10. “Thrown Out of Every Bar” – Hank Williams III (2006 Tour)
The third in a line of famous musicians named Hank Williams, Hank the third includes a cover of his father’s irreverent ode to irresponsible behavior in most of his performances. But his particular mix of country, punk and rock bring a special flavor to “Thrown Out of Every Bar.” And who doesn’t like a troubadour with punk tattoos and a country cowboy hat? We are a hip hattery, after all.

11. “Dead Man’s Will” – Iron and Wine (Congress Theater, Chicago, IL, 12.11.05)
Speaking of troubadours, let’s move to a little performance in 2005 in Chicago’s breath-taking Congress Theater. Iron and Wine appeared with Calexico, a frequent collaborator, and brought the proverbial house down. According to eye witnesses, one of the most thrilling moments was the hushed encore of “Dead Man’s Will,” performed acoustically by Iron and Wine’s Sam Beam, his sister and a few members of Calexico. “May my love reach you all/I lost it in myself and buried it too long”: lump-in-throat-inducing lyrics, Sam. (But we’ll forgive you. Because the song is incredible. And we love your beard.)
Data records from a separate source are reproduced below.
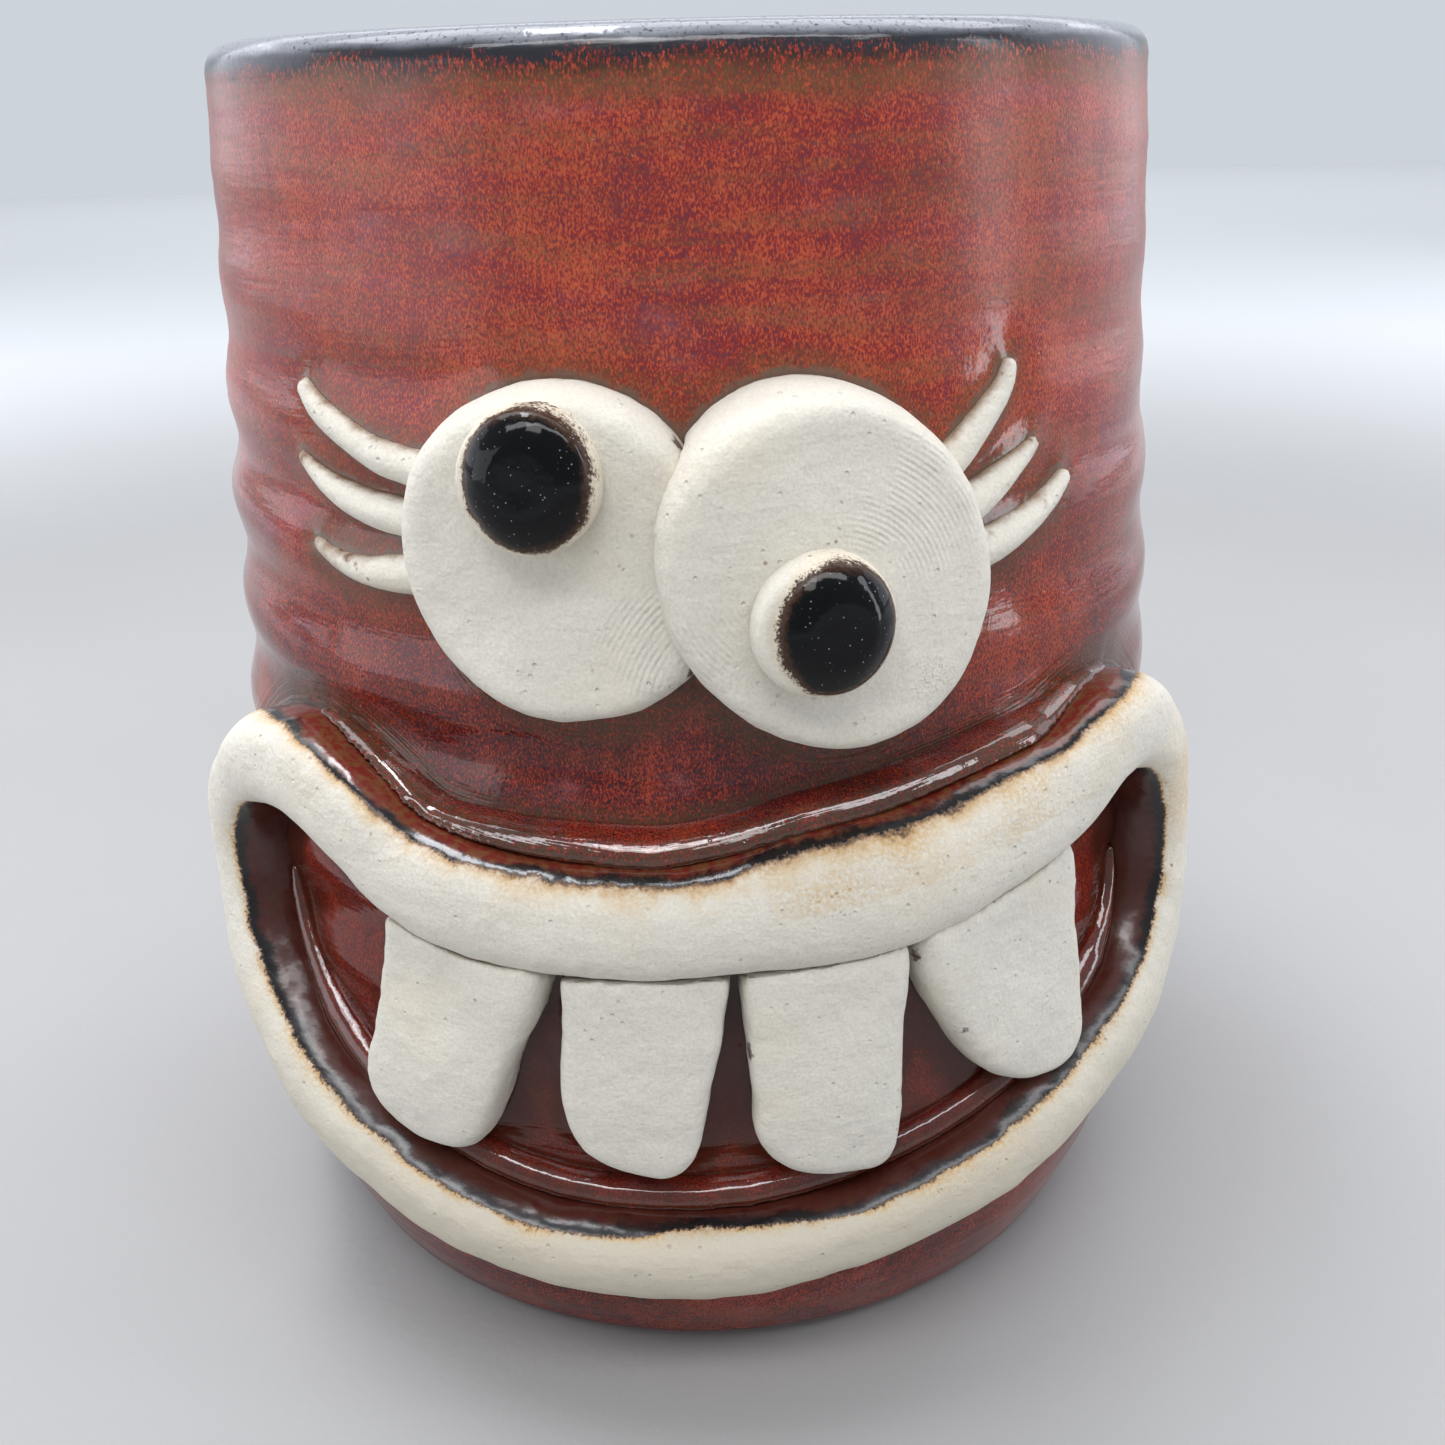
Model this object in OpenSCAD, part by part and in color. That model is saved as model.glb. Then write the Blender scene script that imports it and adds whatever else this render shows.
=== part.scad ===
// Wheel-thrown stoneware cup with a goofy clay face: two overlapping eye discs, glazed pupil
// pellets, coiled eyelashes, a wide coiled mouth and four slab teeth. The face looks along -Y.
// Millimetres, +Z up, origin at the centre of the foot, on the surface that the cup stands on.

/* [Pot] */
// Height of the pot, foot to rim
pot_h = 124.5; // [115:0.5:135]
// Outer radius of the wall just under the rim
rim_r = 45.2; // [43:0.2:48]
// Greatest outer radius of the wall
belly_r = 51.8; // [50:0.2:54]
// Height of the widest part of the wall
belly_z = 33; // [26:1:38]
// Radius of the flat foot
foot_r = 43; // [41:0.5:45]
// Thickness of the wall
wall_t = 5; // [4:0.5:6]
// Thickness of the floor
floor_t = 6.5; // [5:0.5:8]
// Rise from one throwing ring to the next
ring_pitch = 10.4; // [8:0.2:13]
// Height of a throwing ring above the grooves beside it
ring_depth = 0.9; // [0:0.1:1.2]

/* [Eyes] */
// Thickness of an eye disc
eye_t = 5.5; // [4:0.5:7]
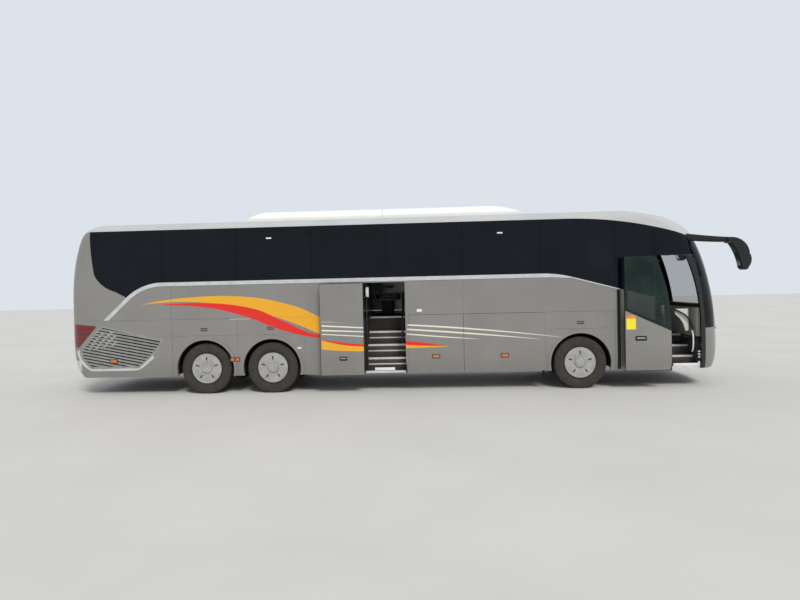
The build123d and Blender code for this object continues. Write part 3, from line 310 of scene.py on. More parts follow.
def gloss(name, tone, deep, rough=0.12):
    """Gloss enamel or moulding with a polished skin and faint wipe marks."""
    made, tree, shader = finish(name, {"Coat Weight": 0.3, "Coat Roughness": 0.04})
    fill(tree, shader, {
        "Base Color": speckle(tree, tone, deep, 300.0),
        "Roughness": clouds(tree, 35.0, rough * 0.8, rough * 1.6),
    })
    return made


def gelcoat():
    """Glass fibre with a white gelcoat: bright, slightly wavy, greyed in the pod's cross joint, with painted
    shade along its foot.
    """
    made, tree, shader = finish("white_gelcoat", {
        "Roughness": 0.32, "Coat Weight": 0.3, "Coat Roughness": 0.1,
    })
    x, z, _ = side_axes(tree)
    colour = speckle(tree, "#F5F6F3", "#EAEAE4", 700.0, 0.3, 0.7)
    # Painted shade: the pod's foot, below 3.54 m where it meets the roof, is greyed
    colour = over(tree, colour, both(tree, near(tree, z, 3.0, 3.54, 0.05), 0.35), "#C9C8C2")
    colour = over(tree, colour, near(tree, x, -3.840, -3.832, 0.003), "#8F8F8C")
    fill(tree, shader, {"Base Color": colour})
    relief(tree, shader, grain(tree, 240.0), 1.0)
    return made


def moulded(name, tone, deep, rough=0.5):
    """Moulded plastic with a fine leather grain that scatters light evenly."""
    made, tree, shader = finish(name, {})
    fill(tree, shader, {
        "Base Color": speckle(tree, tone, deep, 60.0),
        "Roughness": clouds(tree, 18.0, rough * 0.85, rough * 1.15),
    })
    relief(tree, shader, grain(tree, 2.5), 0.25)
    return made


def two_tone(name, split_z, lower, upper):
    """Grained moulding in two colours that meet at a height, as a dash with a dark top has."""
    made, tree, shader = finish(name, {"Roughness": 0.55})
    x, z, _ = side_axes(tree)
    # The side under the screen is dark as well, so that it doesn't mirror in the glass
    pale = both(tree, near(tree, z, -1.0, split_z), near(tree, x, -9.0, 2.42))
    colour = over(tree, srgb(upper), pale, lower)
    fill(tree, shader, {"Base Color": over(tree, colour, clouds(tree, 70.0, 0.0, 0.12), "#5A564E")})
    relief(tree, shader, grain(tree, 2.5), 0.3)
    return made


def metal(name, tone, deep, rough=0.3, metallic=1.0):
    """Drawn or rolled metal with faint clouding in its polish."""
    made, tree, shader = finish(name, {"Metallic": metallic})
    fill(tree, shader, {
        "Base Color": speckle(tree, tone, deep, 120.0),
        "Roughness": clouds(tree, 25.0, rough * 0.8, rough * 1.25),
    })
    return made


def wheel_lacquer():
    """Pressed steel sprayed silver, with brake dust in soft patches."""
    made, tree, shader = finish("silver_wheel_lacquer", {"Metallic": 0.55})
    dirt = clouds(tree, 45.0, 0.0, 0.40, 0.56, 0.80, 5.0)
    fill(tree, shader, {
        "Base Color": over(tree, speckle(tree, "#BDBCBA", "#ABAAA7", 140.0), dirt, "#57524B"),
        "Roughness": clouds(tree, 12.0, 0.30, 0.50),
    })
    return made


def chassis_paint(name, tone, deep):
    """Brushed-on chassis paint over rolled steel: semi-matt, with dried mud in soft patches."""
    made, tree, shader = finish(name, {})
    mud = clouds(tree, 210.0, 0.0, 0.6, 0.55, 0.72, 6.0)
    fill(tree, shader, {
        "Base Color": over(tree, speckle(tree, tone, deep, 80.0), mud, "#59534A"),
        "Roughness": clouds(tree, 30.0, 0.5, 0.8),
    })
    relief(tree, shader, grain(tree, 14.0), 0.8)
    return made


def tyre_rubber():
    """Vulcanised tyre rubber: matt black, greyed by road dust on the flanks."""
    made, tree, shader = finish("vulcanised_tyre_rubber", {"Roughness": 0.85})
    outward = add(tree, "Math", {"operation": "ABSOLUTE", 0: side_axes(tree)[2]})
    dusty = both(tree, near(tree, outward, 1.205, 1.5, 0.02), 0.45)
    colour = over(tree, speckle(tree, "#1E1D1C", "#33302C", 90.0), dusty, "#4B453E")
    fill(tree, shader, {"Base Color": colour})
    relief(tree, shader, grain(tree, 5.0), 0.4)
    return made


def sheet_vinyl(name, tone, deep, fleck):
    """Rolled safety vinyl: matt, flecked, with an even grit that stops feet slipping."""
    made, tree, shader = finish(name, {"Roughness": 0.7})
    # The real flecks are 2 mm; 9 mm ones still show in a render of the whole coach
    spots = clouds(tree, 9.0, 0.0, 1.0, 0.62, 0.66, 1.0)
    fill(tree, shader, {"Base Color": over(tree, speckle(tree, tone, deep, 400.0), spots, fleck)})
    relief(tree, shader, grain(tree, 3.0), 0.4)
    return made


def moquette():
    """Woven moquette: short blue-grey pile in ribs, with a thin warm pinstripe woven in."""
    made, tree, shader = finish("woven_moquette", {
        "Roughness": 0.95, "Sheen Weight": 0.4, "Sheen Roughness": 0.4,
    })
    y = side_axes(tree)[2]
    colour = speckle(tree, "#39415A", "#555D78", 30.0)
    line = add(tree, "MapRange", {"Value": ridges(tree, y, 75.0), "From Min": 0.93, "From Max": 0.97})
    fill(tree, shader, {"Base Color": over(tree, colour, line, "#B08A5A")})
    # Ribs 6 mm apart stand for threads of 1.5 mm, which would be too fine to show
    rib = both(tree, ridges(tree, y, 6.0), 0.3)
    relief(tree, shader, add(tree, "Math", {"operation": "ADD", 0: rib, 1: grain(tree, 4.0)}), 0.8)
    return made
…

12. “It’s Not Unusual” – Tom Jones (Riverwind Casino, Norman, OK, 2.14.08)
And now for something completely different. A silly little song that is unabashedly appropriate for Valentine’s Day (unless you do prefer the likes of Modest Mouse as your particular Cupid). Whether you hear this song and think of Tom Jones in velvet and sideburns or of Carlton Banks (cousin of The Fresh Prince of Bel-Air) treating television audiences to his sweet dance moves, you really can’t help but smile when you hear that opening horn sequence. (And seriously, take a look at Gig Posters. It includes a poster of Tom Jones’s face to hang on your wall. Or throw darts at. Depending on your musical tastes.)